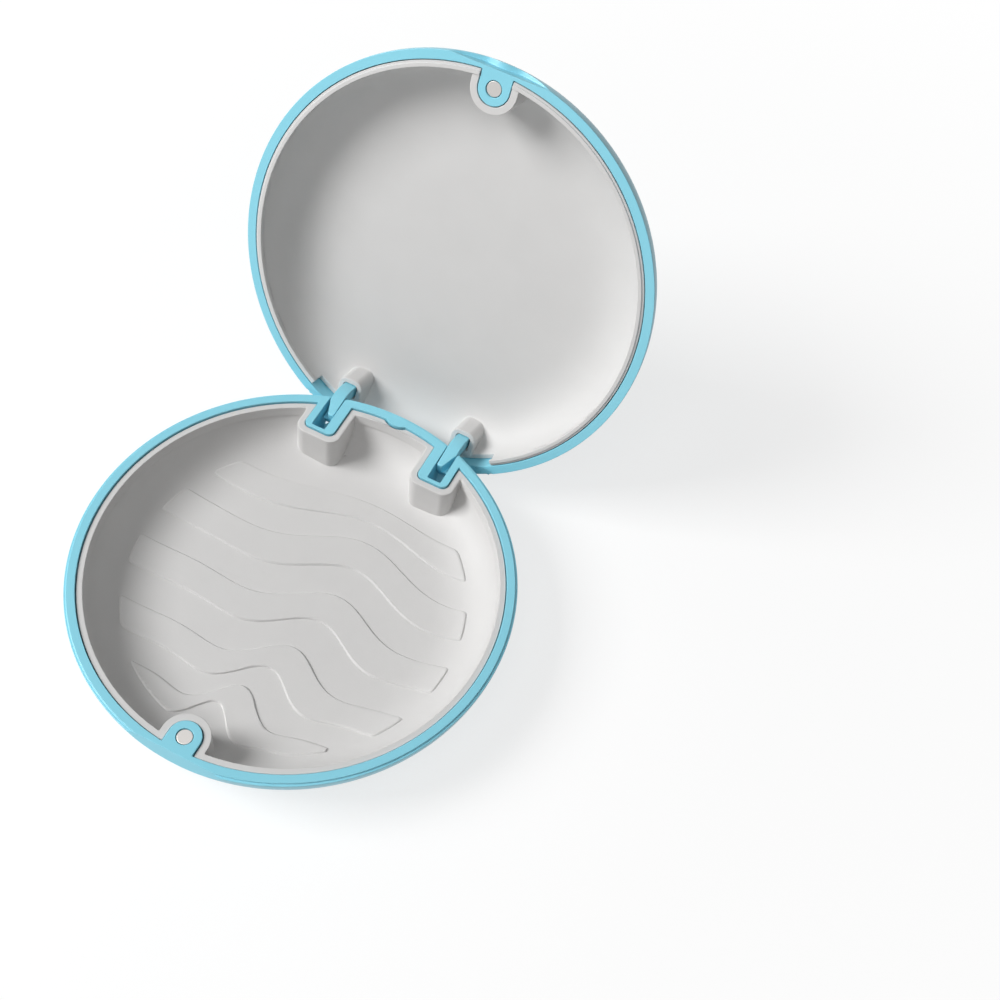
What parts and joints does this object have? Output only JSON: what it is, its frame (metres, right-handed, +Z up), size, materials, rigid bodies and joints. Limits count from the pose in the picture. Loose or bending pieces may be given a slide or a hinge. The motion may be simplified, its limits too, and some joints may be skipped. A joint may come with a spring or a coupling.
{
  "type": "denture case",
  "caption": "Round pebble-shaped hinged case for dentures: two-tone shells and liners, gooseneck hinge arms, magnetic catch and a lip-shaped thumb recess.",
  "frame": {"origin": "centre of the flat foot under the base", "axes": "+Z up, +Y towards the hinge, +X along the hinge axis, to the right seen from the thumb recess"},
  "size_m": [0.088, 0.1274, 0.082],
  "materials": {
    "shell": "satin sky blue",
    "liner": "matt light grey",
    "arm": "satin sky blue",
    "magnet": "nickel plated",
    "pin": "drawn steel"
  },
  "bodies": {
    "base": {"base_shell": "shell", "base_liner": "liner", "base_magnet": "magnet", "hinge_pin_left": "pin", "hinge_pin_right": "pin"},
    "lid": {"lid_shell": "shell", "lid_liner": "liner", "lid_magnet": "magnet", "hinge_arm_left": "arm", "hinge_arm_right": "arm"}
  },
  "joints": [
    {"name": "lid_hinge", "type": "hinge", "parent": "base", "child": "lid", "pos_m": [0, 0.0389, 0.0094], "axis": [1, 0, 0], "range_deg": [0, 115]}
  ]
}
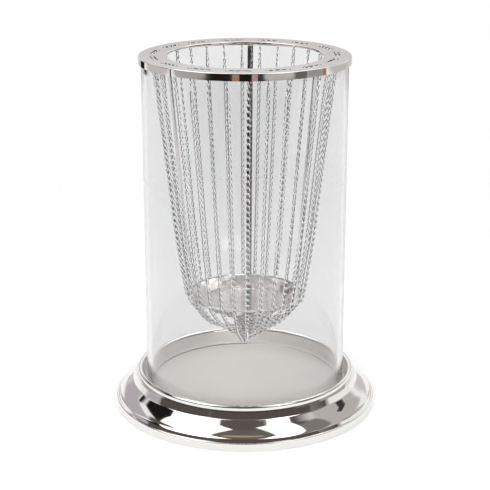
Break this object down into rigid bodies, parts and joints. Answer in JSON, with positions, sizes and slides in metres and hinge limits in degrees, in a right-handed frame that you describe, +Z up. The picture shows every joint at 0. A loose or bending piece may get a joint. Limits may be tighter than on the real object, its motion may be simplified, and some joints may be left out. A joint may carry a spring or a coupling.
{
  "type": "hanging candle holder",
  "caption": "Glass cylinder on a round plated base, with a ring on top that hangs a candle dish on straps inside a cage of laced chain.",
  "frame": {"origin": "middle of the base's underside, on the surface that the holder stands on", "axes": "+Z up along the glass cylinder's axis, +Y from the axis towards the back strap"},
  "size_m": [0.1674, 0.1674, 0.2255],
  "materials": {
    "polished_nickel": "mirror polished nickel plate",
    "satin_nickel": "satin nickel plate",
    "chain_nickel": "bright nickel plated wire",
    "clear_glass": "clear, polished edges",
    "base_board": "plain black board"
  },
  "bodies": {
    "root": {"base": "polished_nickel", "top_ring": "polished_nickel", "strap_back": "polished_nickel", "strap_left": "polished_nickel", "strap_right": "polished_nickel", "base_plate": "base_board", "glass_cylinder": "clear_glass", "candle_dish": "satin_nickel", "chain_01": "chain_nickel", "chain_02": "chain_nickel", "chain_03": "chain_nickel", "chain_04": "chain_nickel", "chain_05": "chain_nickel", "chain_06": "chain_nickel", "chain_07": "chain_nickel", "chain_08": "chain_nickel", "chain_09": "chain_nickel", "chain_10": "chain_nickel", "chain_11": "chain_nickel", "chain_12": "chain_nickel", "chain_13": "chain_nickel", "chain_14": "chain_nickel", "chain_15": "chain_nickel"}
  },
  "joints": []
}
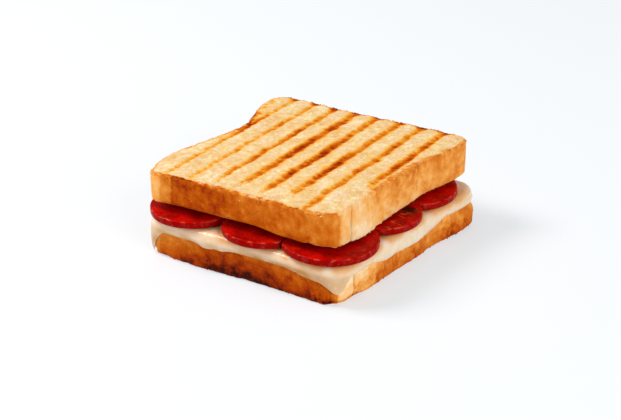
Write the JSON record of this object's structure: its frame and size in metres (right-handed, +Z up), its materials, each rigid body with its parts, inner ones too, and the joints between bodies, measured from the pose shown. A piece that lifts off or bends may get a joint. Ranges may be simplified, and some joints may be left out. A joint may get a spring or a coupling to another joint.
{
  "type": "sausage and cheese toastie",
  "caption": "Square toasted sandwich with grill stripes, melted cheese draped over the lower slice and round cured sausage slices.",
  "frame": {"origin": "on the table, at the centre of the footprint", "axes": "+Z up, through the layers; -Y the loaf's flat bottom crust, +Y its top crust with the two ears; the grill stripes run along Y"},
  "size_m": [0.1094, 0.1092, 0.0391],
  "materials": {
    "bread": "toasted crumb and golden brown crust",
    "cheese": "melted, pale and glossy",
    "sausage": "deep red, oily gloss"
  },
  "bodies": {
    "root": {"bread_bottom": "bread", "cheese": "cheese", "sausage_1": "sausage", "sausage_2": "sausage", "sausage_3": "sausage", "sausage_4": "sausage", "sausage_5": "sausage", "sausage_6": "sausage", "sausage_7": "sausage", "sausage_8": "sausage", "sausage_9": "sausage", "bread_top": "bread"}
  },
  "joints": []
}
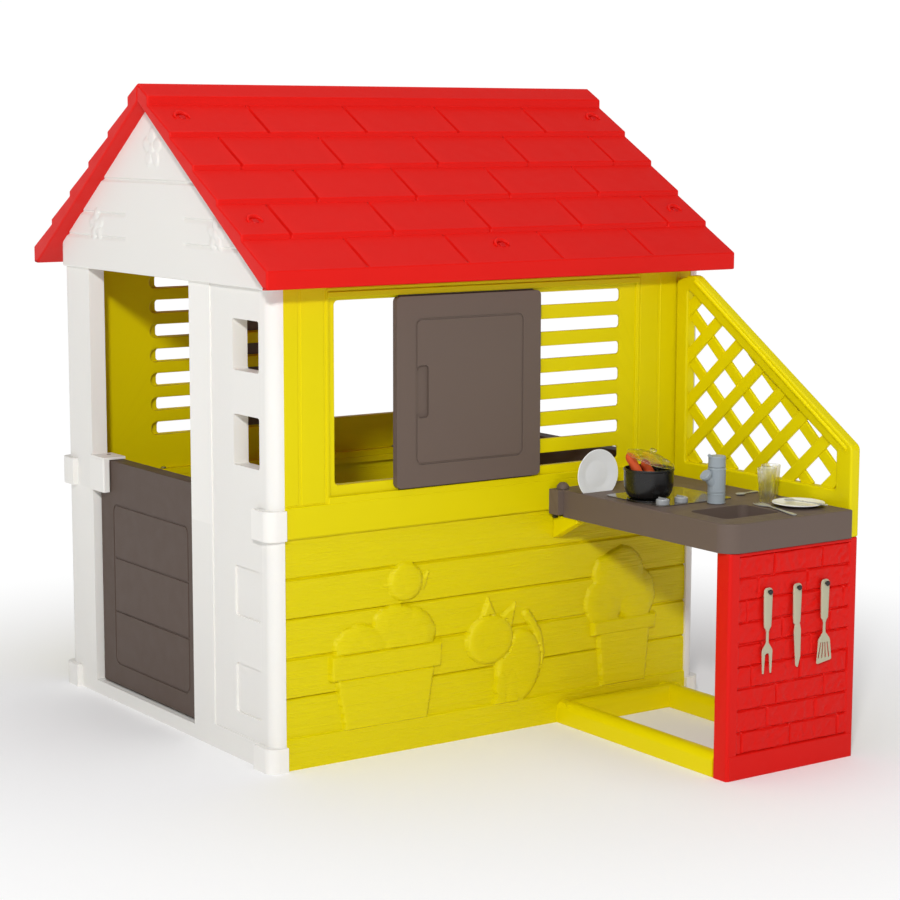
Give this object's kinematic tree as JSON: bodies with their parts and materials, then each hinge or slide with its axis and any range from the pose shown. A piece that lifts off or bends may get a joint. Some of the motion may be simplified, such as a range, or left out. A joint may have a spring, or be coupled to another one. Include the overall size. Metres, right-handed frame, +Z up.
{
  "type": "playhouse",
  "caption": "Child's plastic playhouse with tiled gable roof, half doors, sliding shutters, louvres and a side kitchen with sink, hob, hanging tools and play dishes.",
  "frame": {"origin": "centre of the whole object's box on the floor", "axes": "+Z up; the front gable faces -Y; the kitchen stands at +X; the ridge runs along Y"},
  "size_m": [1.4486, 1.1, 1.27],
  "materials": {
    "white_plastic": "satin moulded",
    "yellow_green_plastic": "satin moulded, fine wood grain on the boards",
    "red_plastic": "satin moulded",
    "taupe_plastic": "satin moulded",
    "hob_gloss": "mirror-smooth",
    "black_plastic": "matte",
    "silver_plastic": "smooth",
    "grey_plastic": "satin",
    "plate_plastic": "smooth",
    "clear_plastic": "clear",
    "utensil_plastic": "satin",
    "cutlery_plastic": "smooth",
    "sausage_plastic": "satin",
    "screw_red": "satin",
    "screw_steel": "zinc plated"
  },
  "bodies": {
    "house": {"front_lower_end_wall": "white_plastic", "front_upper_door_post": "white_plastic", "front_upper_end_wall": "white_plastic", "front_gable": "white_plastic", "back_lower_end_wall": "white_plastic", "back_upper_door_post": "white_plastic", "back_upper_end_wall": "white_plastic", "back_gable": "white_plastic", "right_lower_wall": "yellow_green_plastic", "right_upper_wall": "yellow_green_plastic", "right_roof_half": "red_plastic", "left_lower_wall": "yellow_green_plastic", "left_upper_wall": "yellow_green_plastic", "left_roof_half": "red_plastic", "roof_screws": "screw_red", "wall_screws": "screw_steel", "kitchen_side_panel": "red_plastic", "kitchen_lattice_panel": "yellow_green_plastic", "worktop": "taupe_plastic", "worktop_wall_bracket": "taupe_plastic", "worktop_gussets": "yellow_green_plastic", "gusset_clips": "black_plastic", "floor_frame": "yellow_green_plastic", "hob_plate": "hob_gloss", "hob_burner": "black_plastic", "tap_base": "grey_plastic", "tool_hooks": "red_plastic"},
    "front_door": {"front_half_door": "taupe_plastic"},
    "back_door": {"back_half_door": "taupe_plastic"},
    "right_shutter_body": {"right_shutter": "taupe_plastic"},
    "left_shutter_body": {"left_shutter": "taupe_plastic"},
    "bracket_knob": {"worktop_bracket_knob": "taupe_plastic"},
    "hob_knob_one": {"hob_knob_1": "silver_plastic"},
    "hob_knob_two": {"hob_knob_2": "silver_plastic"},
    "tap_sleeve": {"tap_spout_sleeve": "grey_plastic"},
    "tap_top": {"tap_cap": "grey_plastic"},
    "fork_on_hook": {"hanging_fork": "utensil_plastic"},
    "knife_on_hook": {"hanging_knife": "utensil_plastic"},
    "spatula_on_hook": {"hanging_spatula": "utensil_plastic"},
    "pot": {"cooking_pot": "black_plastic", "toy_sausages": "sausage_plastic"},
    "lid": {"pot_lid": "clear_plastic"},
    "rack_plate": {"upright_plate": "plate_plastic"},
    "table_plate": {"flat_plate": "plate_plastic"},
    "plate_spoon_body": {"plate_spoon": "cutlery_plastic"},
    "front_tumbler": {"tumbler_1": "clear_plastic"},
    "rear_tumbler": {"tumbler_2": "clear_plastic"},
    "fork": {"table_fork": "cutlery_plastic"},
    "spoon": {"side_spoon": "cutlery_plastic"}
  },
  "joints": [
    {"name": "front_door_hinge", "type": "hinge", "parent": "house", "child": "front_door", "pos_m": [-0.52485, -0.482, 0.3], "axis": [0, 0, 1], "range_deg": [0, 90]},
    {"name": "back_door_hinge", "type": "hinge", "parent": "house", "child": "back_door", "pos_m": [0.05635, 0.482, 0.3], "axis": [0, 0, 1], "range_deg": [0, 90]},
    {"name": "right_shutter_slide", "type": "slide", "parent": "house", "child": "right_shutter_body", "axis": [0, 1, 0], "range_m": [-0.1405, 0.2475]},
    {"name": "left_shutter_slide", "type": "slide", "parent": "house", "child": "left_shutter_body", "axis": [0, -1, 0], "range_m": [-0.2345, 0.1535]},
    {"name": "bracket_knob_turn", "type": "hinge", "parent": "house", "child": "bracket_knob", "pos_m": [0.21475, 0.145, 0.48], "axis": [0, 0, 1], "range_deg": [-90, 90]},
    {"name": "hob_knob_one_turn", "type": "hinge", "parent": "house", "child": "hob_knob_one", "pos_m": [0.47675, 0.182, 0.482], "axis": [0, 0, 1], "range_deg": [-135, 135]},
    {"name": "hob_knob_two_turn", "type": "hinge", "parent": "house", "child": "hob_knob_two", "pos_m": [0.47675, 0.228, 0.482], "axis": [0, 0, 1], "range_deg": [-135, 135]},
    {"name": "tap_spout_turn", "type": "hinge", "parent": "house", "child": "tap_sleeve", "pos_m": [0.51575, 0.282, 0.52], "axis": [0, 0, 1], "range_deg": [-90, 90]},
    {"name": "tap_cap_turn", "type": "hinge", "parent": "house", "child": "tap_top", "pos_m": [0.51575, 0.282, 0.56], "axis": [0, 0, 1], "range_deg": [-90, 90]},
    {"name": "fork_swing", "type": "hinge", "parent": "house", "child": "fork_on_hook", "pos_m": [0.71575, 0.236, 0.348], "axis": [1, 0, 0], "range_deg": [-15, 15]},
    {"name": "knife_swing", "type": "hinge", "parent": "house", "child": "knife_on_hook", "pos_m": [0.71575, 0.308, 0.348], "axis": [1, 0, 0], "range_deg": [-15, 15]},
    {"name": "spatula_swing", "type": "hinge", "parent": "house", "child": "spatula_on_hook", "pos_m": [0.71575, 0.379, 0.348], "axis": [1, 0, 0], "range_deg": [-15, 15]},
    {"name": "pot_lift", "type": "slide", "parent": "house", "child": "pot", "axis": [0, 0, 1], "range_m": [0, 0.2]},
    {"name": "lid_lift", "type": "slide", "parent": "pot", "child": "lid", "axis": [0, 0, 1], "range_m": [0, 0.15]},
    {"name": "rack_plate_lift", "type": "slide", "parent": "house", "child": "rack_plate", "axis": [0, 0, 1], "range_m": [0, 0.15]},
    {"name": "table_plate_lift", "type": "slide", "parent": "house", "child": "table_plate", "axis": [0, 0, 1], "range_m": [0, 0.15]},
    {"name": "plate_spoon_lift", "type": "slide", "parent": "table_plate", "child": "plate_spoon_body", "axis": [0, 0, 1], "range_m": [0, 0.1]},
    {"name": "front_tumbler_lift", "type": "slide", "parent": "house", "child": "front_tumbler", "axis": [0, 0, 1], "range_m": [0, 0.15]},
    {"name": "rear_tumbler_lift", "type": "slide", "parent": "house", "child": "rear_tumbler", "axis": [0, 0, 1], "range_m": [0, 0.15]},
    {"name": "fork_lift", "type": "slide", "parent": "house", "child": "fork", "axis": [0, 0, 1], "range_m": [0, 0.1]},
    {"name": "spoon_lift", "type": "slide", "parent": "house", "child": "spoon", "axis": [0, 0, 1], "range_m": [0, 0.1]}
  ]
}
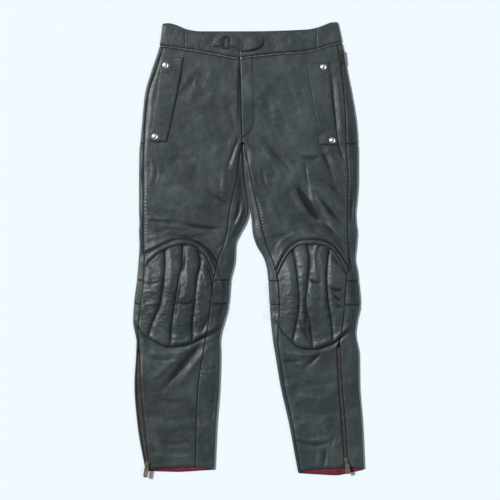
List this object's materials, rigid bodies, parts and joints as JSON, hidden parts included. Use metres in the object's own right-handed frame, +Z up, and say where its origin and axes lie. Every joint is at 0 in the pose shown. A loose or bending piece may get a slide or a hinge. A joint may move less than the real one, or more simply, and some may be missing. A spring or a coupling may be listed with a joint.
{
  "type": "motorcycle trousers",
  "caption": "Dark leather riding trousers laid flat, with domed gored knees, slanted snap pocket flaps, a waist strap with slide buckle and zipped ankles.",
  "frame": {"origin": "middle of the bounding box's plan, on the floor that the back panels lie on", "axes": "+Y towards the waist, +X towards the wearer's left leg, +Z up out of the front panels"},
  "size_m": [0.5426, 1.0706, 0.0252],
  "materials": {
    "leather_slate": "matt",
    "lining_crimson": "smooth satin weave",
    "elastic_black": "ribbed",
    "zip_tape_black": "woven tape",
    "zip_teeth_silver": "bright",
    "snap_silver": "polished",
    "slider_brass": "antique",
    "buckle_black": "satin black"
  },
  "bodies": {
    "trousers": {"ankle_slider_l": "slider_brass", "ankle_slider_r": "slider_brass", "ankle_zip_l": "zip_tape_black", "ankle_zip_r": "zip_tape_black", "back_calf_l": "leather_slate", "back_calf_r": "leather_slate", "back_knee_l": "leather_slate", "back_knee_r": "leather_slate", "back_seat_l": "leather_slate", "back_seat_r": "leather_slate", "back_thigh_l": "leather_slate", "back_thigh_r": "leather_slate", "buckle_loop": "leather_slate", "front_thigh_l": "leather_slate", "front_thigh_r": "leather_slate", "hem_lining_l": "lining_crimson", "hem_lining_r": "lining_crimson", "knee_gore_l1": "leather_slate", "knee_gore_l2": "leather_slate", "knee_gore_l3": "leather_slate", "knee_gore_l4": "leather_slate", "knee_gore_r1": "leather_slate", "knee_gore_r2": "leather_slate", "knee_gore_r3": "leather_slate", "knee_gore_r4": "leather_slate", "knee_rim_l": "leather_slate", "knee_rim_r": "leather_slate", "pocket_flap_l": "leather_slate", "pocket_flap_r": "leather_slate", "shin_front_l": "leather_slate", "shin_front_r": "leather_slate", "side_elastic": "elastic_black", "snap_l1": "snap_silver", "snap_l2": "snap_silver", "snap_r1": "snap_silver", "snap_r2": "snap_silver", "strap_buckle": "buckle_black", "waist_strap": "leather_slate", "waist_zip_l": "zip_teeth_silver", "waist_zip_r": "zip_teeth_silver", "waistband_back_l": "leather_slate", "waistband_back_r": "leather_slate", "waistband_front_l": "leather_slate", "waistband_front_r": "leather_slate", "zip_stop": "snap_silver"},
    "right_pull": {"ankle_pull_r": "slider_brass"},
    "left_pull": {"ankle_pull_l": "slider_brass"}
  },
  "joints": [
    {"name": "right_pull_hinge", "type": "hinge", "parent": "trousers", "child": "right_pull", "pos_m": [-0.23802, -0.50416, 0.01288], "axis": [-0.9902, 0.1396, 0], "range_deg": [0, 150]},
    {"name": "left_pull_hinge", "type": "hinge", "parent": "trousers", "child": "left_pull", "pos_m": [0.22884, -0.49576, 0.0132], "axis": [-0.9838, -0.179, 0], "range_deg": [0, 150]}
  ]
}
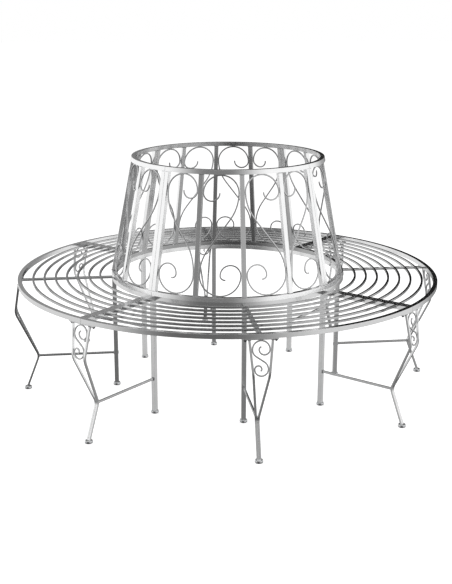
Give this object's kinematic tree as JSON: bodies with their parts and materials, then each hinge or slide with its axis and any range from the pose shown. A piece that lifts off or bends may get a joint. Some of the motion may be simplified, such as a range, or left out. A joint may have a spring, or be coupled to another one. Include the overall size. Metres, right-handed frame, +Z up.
───
Report the number of lines in the listing above that include the word "rigid", and nothing else.

4